1 PLR-15-006, Colorado Department of Revenue, June 8, 2015.

2 The branch offices were affiliated but independently-owned third-party law firms.

3 Accounts were allocated to the branch offices based on their capacity, geographic coverage, performance, and adherence to operational requirements

4 Pursuant to 1 COLO. CODE REGS. 201-1, § 24-35-103.5, taxpayers may request private letter rulings. Note that such rulings are premised on the assumption that the requesting taxpayer has completely and accurately disclosed all material facts. The ruling cannot be relied upon by any taxpayer other than the taxpayer to whom the ruling is made.

5 COLO. REV. STAT. § 39-22-303.5.

6 Id.; 1 COLO. CODE REGS. 201-2, § 39-22-303.5.4(C); 201-3, SPECIAL REGULATION 1A—8A.
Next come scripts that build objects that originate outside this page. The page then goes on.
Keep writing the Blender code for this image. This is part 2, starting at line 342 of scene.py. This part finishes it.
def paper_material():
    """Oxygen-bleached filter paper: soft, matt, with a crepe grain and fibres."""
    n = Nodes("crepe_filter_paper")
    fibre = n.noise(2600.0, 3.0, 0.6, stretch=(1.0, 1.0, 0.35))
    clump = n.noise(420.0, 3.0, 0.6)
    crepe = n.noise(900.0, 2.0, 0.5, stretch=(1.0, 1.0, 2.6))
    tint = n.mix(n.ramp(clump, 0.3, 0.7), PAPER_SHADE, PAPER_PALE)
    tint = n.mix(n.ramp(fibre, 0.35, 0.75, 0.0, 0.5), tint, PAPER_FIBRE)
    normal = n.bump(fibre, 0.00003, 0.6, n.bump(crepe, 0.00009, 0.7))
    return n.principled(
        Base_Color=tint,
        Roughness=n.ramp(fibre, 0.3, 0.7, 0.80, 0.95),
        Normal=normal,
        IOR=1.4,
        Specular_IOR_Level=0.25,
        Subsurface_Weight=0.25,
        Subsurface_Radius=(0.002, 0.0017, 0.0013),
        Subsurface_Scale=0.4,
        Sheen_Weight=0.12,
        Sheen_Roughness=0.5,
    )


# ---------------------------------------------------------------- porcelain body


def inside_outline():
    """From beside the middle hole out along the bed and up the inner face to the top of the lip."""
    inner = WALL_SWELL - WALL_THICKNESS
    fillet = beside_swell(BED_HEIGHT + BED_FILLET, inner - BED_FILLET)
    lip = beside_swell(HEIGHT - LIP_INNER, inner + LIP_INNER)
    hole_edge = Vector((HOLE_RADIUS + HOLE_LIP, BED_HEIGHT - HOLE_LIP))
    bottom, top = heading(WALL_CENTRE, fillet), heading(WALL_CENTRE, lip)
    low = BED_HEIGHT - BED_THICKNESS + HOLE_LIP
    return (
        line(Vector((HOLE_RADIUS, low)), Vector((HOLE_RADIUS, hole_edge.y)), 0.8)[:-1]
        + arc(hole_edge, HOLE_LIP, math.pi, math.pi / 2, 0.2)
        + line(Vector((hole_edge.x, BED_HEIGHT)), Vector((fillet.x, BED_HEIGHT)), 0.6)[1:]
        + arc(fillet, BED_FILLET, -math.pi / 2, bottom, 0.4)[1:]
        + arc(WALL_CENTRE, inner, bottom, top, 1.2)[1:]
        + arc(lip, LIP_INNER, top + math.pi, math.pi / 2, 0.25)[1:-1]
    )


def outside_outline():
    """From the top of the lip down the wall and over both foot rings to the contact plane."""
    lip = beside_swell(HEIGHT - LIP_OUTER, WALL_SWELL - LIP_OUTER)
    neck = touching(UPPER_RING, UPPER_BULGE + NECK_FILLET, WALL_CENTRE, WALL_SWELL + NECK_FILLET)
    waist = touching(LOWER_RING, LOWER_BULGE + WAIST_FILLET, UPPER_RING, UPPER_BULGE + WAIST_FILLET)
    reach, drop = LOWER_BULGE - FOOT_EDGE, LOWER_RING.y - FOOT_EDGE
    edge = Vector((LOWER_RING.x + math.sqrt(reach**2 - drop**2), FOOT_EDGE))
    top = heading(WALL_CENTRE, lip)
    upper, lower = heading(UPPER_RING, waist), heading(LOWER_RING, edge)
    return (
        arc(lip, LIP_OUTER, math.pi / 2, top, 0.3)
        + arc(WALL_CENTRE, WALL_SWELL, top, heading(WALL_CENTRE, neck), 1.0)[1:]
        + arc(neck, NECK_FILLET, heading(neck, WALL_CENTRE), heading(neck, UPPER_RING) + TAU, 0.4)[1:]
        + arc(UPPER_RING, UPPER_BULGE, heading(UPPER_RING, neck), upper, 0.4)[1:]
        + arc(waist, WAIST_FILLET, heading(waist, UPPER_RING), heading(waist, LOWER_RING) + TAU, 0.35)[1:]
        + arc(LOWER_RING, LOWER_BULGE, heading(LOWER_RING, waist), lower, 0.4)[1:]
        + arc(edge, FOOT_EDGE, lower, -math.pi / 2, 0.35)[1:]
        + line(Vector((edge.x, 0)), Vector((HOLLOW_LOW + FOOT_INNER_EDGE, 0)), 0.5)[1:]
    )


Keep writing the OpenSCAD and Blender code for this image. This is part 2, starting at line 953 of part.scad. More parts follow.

7 1 COLO. CODE REGS. 201-3, SPECIAL REGULATION 7A(1)(b)(vi). Other factors included in the definition of "financial institution" and considered in this determination were that the taxpayer: (i) was not registered under state or federal law as a bank, saving association or thrift institution; (ii) was not organized for the purpose of engaging in international or foreign banking or other international or foreign financial operations nor an agency or branch of a foreign depository; (iii) was not a production credit association; and (iv) did not derive more than 50 percent of its total gross income from finance leases.

8 COLO. REV. STAT. § 39-22-303.5(4).

9 COLO. REV. STAT. § 39-22-303.5(4)(c).